──────── PROVIDED DATA

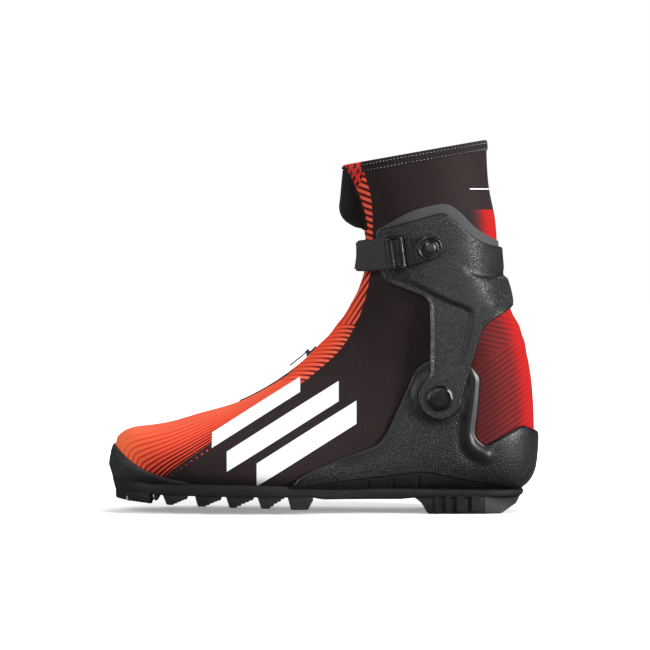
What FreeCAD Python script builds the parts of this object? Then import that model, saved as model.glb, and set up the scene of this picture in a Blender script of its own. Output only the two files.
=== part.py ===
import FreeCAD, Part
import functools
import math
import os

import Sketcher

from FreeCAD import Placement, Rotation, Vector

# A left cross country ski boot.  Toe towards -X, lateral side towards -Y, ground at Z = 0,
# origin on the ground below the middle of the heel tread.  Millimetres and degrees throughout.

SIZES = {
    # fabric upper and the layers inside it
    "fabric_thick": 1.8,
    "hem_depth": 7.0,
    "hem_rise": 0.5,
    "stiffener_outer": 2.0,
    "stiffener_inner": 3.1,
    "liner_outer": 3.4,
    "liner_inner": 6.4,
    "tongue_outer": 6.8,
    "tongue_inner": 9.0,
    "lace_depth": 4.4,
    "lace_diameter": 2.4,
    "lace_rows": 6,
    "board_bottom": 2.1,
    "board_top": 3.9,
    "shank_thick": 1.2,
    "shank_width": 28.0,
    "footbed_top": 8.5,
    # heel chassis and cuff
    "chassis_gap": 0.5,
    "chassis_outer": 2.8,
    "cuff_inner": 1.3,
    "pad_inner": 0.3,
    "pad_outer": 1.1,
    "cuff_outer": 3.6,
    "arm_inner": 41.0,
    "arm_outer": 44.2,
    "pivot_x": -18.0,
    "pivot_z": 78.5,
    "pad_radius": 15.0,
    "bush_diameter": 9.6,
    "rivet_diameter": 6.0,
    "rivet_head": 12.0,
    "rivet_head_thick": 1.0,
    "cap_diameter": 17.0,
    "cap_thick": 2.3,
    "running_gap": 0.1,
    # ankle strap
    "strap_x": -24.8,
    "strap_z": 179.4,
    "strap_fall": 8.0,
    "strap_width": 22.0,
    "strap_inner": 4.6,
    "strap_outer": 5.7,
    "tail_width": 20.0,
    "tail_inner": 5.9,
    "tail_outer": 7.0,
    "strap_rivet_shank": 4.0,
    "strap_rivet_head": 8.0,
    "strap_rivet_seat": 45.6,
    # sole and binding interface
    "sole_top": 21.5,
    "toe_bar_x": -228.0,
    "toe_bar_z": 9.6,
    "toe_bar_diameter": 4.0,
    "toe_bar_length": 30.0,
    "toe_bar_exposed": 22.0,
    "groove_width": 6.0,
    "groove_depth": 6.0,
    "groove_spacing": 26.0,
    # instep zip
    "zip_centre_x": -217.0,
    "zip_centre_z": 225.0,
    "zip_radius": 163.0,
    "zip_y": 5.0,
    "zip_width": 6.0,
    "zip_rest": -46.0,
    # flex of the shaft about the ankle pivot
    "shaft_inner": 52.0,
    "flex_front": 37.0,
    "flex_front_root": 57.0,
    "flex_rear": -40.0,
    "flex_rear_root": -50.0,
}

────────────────

__EXERCISE PROMPT__:
Work out the count of lines containing the word "import", then write only that count.

__WRITTEN ANSWER__:
7